17. However, my considered finding is that the instant case being a simple declaratory Suit that the sole decree dated 10.04.1972 is void, illegal and not binding upon the plaintiffs, mainly on the grounds of false impersonation and minority, I don’t find much relevance of the issue of possession, since the suit was not filed to decide the Title of the parties to the Suit land but only to decide so far as it relates to the legality and effectiveness of the sole decree dated 10.04.1972 arising out of Title Suit No. 71 of 1970. Keeping this in mind, I also find merit in the submissions of the defendant Nos. 12-15 that the Title Suit No. 126 of 1991 arising out of a simple declaration to the effect that the sole decree is void, ineffective and not binding upon the plaintiffs mainly on the ground of limitation, false impersonation and minority of the plaintiff, therefore it does not have any bearing on the question of Title of parties to the suit land.

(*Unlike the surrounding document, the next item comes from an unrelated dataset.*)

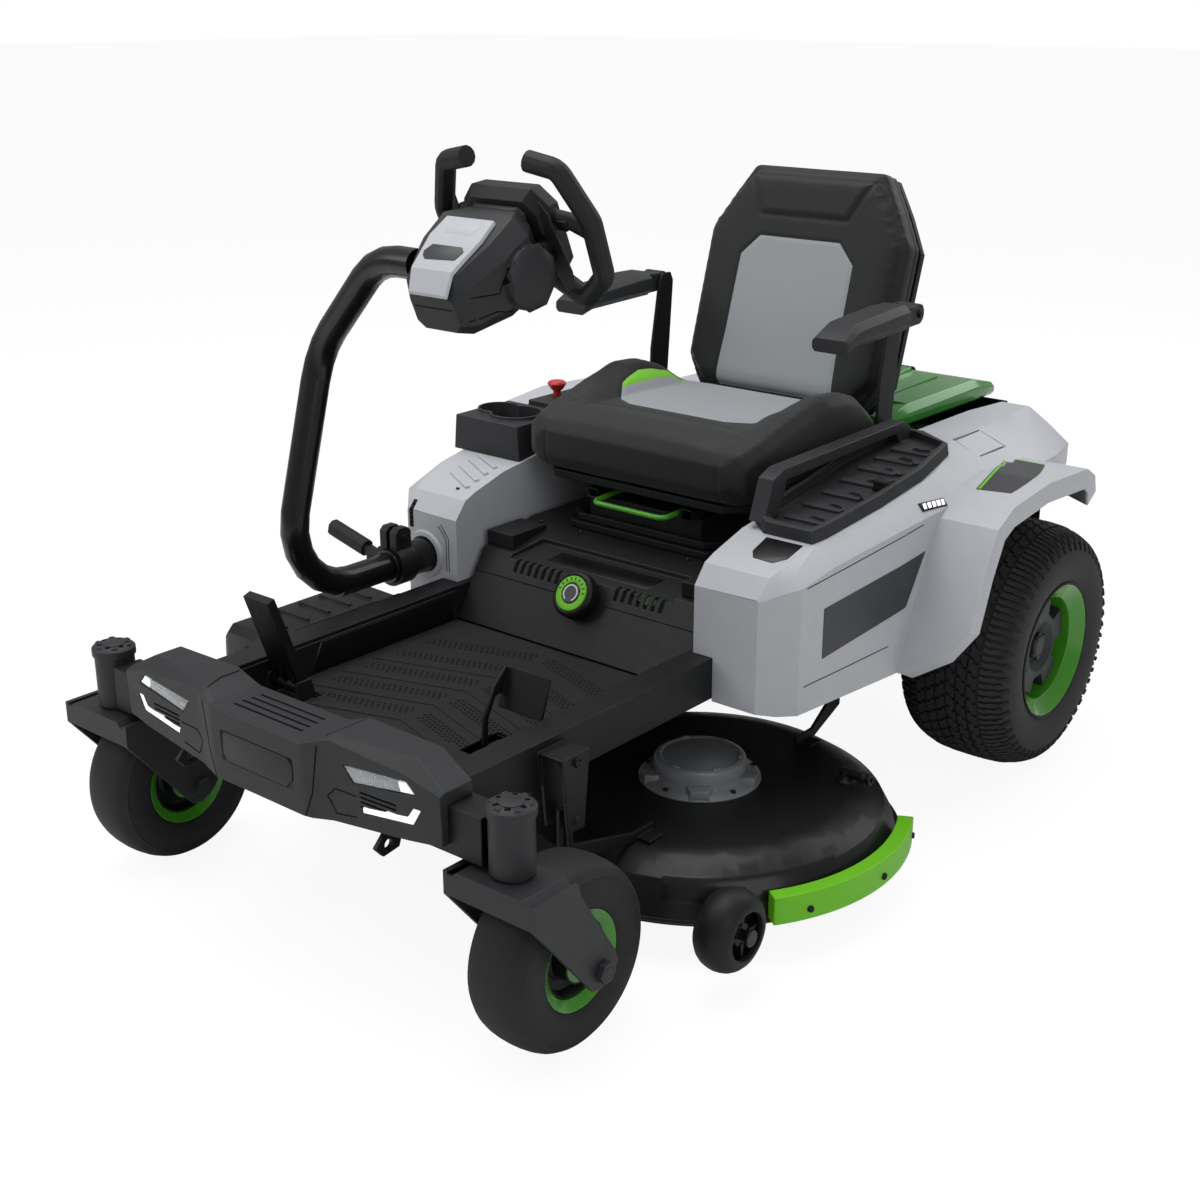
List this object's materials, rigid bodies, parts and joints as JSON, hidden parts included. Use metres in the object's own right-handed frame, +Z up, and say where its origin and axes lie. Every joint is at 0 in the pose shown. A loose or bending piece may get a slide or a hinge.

18. I am also inclined to opine that the illegality and invalidity being mainly on ground of false impersonation and minority of the plaintiffs does not have bearing to the Title of the parties to the suit land or any dispute that may have arisen or may arise over the Title over the suit land.
19. Be that as it may, in the light of the above observation and under the facts and circumstances and relying upon the concurrent finding of facts by the courts and upon hearing the learned Advocate for the opposite party Nos. 1-11 and the learned Advocate for the opposite parties No. 12-15 my considered finding is that the sole decree dated 10.04.1972 in Title Suit No. 71 of 1970 is void, illegal and not binding upon the plaintiffs in Title Suit No. 126 of 1991.
20. Therefore, I do not find any merit in this Rule.
21. In the result, the Rule is discharged without any order as to costs.
22. The order of status-quo granted earlier by this court is hereby vacated.
23. Send down the lower Court records.
24. Communicate this judgment and order at once.